Lithium is a critical element necessary for a wide spectrum of applications. Its prices have declined 31% in a year due to an oversupplied market. Given that lithium is expected to play a crucial role in the transition to a low-carbon, clean-energy economy, demand for the metal is anticipated to increase in the years to come. Rio Tinto is expanding its lithium portfolio to capitalize on the expected surge in demand.
In 2022, RIO acquired the Rincon lithium project in Argentina, and in December 2024, it announced a $2.5 billion investment in the project. Rincon has the capacity to produce 60,000 tons of battery-grade lithium carbonate per year, including a 3,000-ton starter plant and a 57,000-ton expansion plant. The mine's ore reserves are 60% higher than what the company projected at the time of acquisition. This mine is expected to operate in the lowest quartile of the cost curve and has an expected mine life of around 40 years. First production is expected in 2028, followed by a three-year ramp-up to full capacity.
Rio Tinto also owns the Jadar project in Serbia. The project was put on hold due to environmental protests. However, Serbia’s top court lifted the ban in July 2024. The Jadar Project will now be subject to stringent environmental requirements in compliance with Serbian and EU regulations, including having to progress through an extended phase of legal, EIA and permitting procedures, as well as public consultation and business assessments before a final investment decision is made on its construction. The Jadar project has the potential to be a world-class lithium-borates asset.
In March 2025, Rio Tinto completed its previously announced acquisition of Arcadium Lithium for $6.7 billion. This will position Rio Tinto as a major lithium producer with one of the world’s largest lithium resource bases. RIO aims to grow the capacity of its Tier 1 assets to more than 200,000 tons of lithium carbonate equivalent (LCE) per annum by 2028.
In the past year, shares of Rio Tinto have lost 9.4% compared with the industry’s 11.2% decline.
The company currently carries a Zacks Rank #3 (Hold).
Some better-ranked stocks from the basic materials space are Carpenter Technology Corporation CRS, SSR Mining Inc. SSRM, and Idaho Strategic Resources IDR. Carpenter Technology currently sports a Zacks Rank #1 (Strong Buy), while SSR Mining and Idaho Strategic Resources carry a Zacks Rank #2 (Buy) each. You can see the complete list of today’s Zacks #1 Rank stocks here.

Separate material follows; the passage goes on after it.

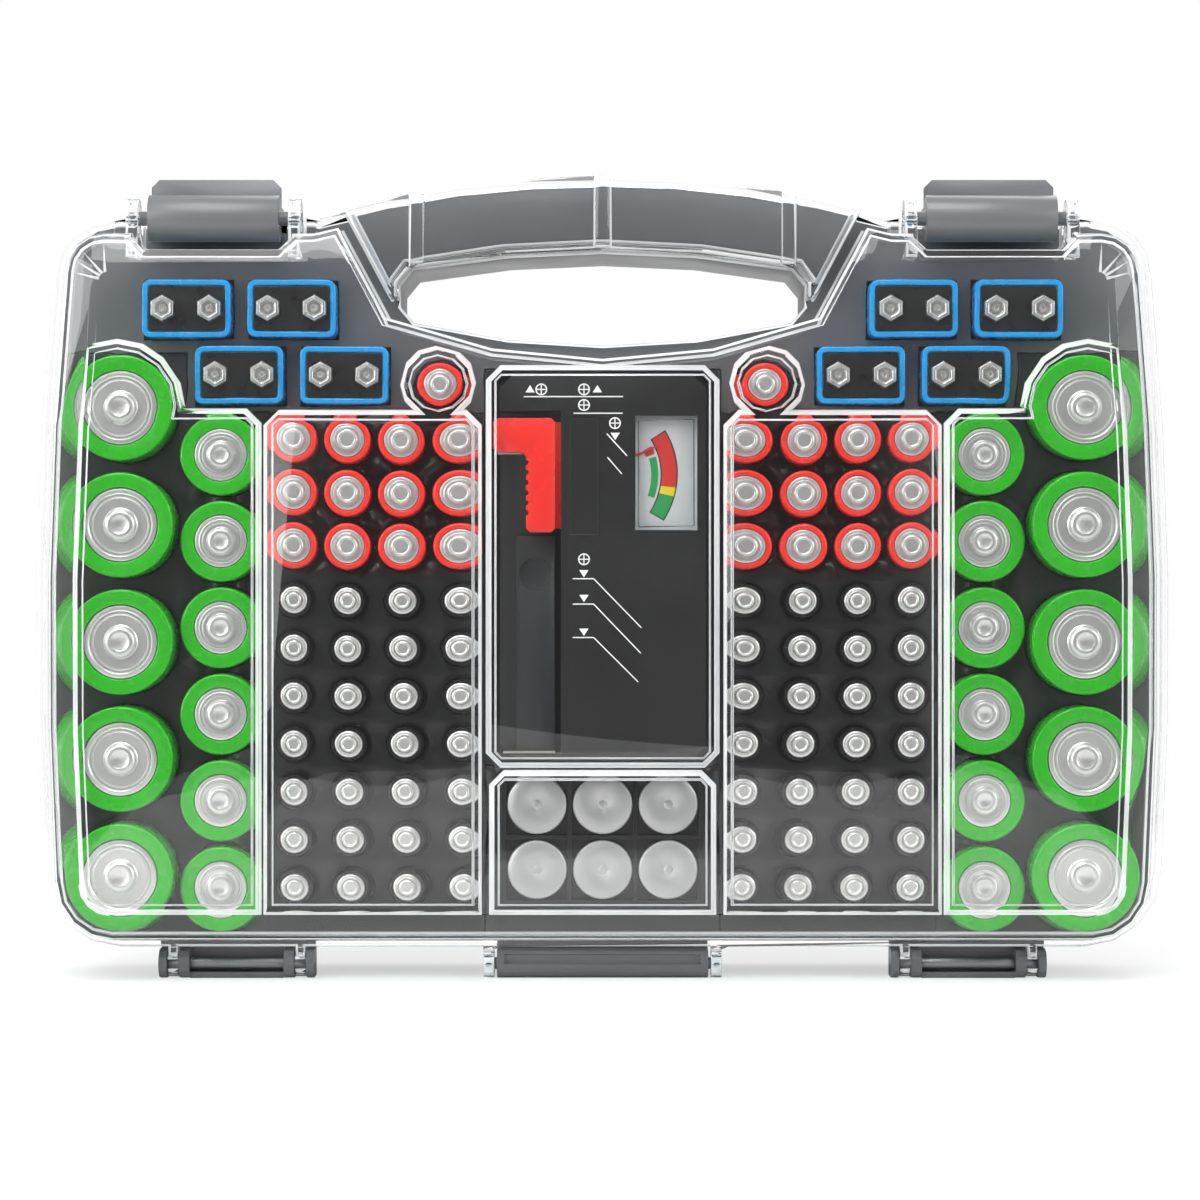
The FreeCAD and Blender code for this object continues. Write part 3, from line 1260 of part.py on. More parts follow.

Carpenter Technology has a trailing four-quarter average earnings surprise of 11.1%. The Zacks Consensus Estimate for CRS’ 2025 earnings is pegged at $7.20 per share, which indicates year-over-year growth of 51.9%. Carpenter Technology’s shares have gained 111% in the past year.
SSR Mining has an average trailing four-quarter earnings surprise of 58.8%. The Zacks Consensus Estimate for SSRM’s 2025 earnings is pegged at $1.14 per share, implying year-over-year growth of 307%. SSR Mining stock has soared 88.6% in the past year.
Idaho Strategic Resources has an average trailing four-quarter earnings surprise of 21.7%. The Zacks Consensus Estimate for Idaho Strategic’s 2025 earnings is pegged at 78 cents per share, indicating year-over-year growth of 16.4%. IDR’s shares have jumped 24.5% in the past year.